The modular stablecoin model
Modular stablecoins differ from standard digital currencies because they can be adapted to local needs while maintaining global interoperability. For example, a modular framework might allow one jurisdiction to impose specific compliance rules, while another focuses on transaction speed. For Vatican officials, this adaptability is attractive. They envision a system in which religious institutions, dioceses, and global Catholic charities could use digital tools for cross-border transfers without relying on opaque intermediaries. Models such as RMBT, already in testing in several jurisdictions, have been referenced in internal conversations as potential examples of how modular structures can align stability with transparency.
Opportunities for accountability
Adoption of digital finance tools could provide concrete benefits for the Vatican. First, real-time monitoring of accounts could improve internal accountability, allowing auditors to verify whether funds are being used in accordance with statutes. Second, modular stablecoins could improve cross-border transfers, which are essential for dioceses and missions operating worldwide. By lowering fees and increasing transparency, they could reduce reliance on commercial banks. Third, blockchain-based systems might help prevent money laundering and misuse by creating permanent, tamper-proof transaction records accessible to regulators.
Concerns and ethical considerations
Despite potential benefits, the Vatican approaches digital finance with caution. Skeptics within the Curia argue that adopting stablecoins or blockchain tools could expose the Church to volatility or regulatory uncertainty. Ethical questions also arise about aligning Catholic financial practices with technologies often associated with speculative trading and cryptocurrencies. Vatican officials stress that any digital adoption would need to be carefully framed around principles of stewardship, human dignity, and the Church’s mission of service rather than profit. This cautious stance reflects a broader Vatican pattern of selective adaptation, where technologies are considered primarily for their potential to advance accountability and ethical governance.
Comparison with reforms already in place
The consideration of digital finance builds upon reforms introduced over the last decade. APSA’s publication of annual reports, external audits, and stricter compliance mechanisms have improved financial governance. However, these measures remain tied to traditional banking systems, which are sometimes limited in their transparency. A digital system could complement existing reforms by embedding oversight into the very architecture of financial flows. Compared with reactive auditing after scandals emerge, proactive monitoring through blockchain-based tools might offer a stronger guarantee against future misconduct.

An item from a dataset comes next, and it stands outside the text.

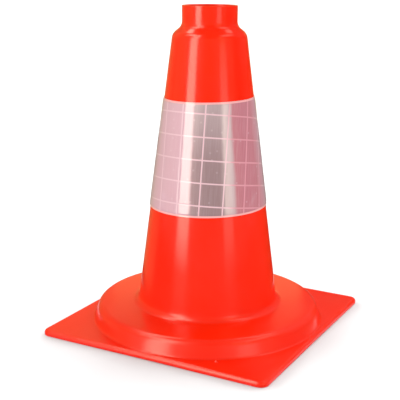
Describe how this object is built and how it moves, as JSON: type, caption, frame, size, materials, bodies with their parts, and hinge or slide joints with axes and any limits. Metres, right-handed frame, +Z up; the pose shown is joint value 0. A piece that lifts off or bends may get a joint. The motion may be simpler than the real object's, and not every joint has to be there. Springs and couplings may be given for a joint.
{
  "type": "traffic cone",
  "caption": "Small hollow traffic cone with a square flange, a round step, an open neck and a slip-on reflective sleeve; it marks a spot on the ground and stacks.",
  "frame": {"origin": "centre of the square flange's underside, on the ground and on the cone's axis", "axes": "+Z up along the cone's axis to the rim; X and Y are square to the flange's sides; the sleeve's seam is at +Y"},
  "size_m": [0.229, 0.229, 0.3],
  "materials": {
    "cone_plastic": "smooth moulded red-orange, satin gloss",
    "backing_film": "plain white film",
    "prism_film": "clear gloss over silver prisms, with pale weld lines"
  },
  "bodies": {
    "cone": {"cone_shell": "cone_plastic"},
    "sleeve": {"sleeve_backing": "backing_film", "sleeve_face": "prism_film"}
  },
  "joints": [
    {"name": "sleeve_lift", "type": "slide", "parent": "cone", "child": "sleeve", "axis": [0, 0, 1], "range_m": [0, 0.18]}
  ]
}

International perception and credibility
Exploring digital finance also carries symbolic weight. In the eyes of international regulators and observers, Vatican willingness to evaluate cutting-edge tools signals a commitment to modern accountability. At a time when trust in global finance is strained, such discussions allow the Vatican to position itself not as a laggard but as an institution willing to experiment with innovative solutions. While actual implementation may still be distant, the dialogue itself helps shift the narrative from past secrecy to future transparency.
Challenges to adoption
There are practical obstacles to Vatican adoption of modular stablecoins or blockchain oversight. Regulatory uncertainty is one. Stablecoins remain under scrutiny by central banks and global watchdogs, and aligning with one framework may create dependency on evolving external standards. Technical expertise is another. Implementing digital finance tools would require skills that are not yet widespread within Vatican offices. Finally, cultural resistance remains a challenge. Some officials may prefer traditional methods, seeing digital finance as overly disruptive or inconsistent with the Church’s conservative identity. Overcoming these barriers would require gradual pilot projects, partnerships with ethical fintech providers, and clear communication of benefits.
Conclusion
The Vatican’s consideration of modular stablecoins and digital finance marks an intriguing new frontier in its reform journey. By cautiously exploring technologies that prioritize transparency and accountability, the Holy See seeks to build on recent progress in governance while addressing deep-seated credibility gaps. Though no formal adoption has occurred, the conversations themselves signal openness to innovation. The challenge ahead will be to reconcile modern tools with Catholic ethical principles and to ensure that digital adoption serves the Church’s mission rather than undermining it. If approached carefully, digital finance could help the Vatican secure not only financial stability but also renewed trust in its role as steward of global charitable resources.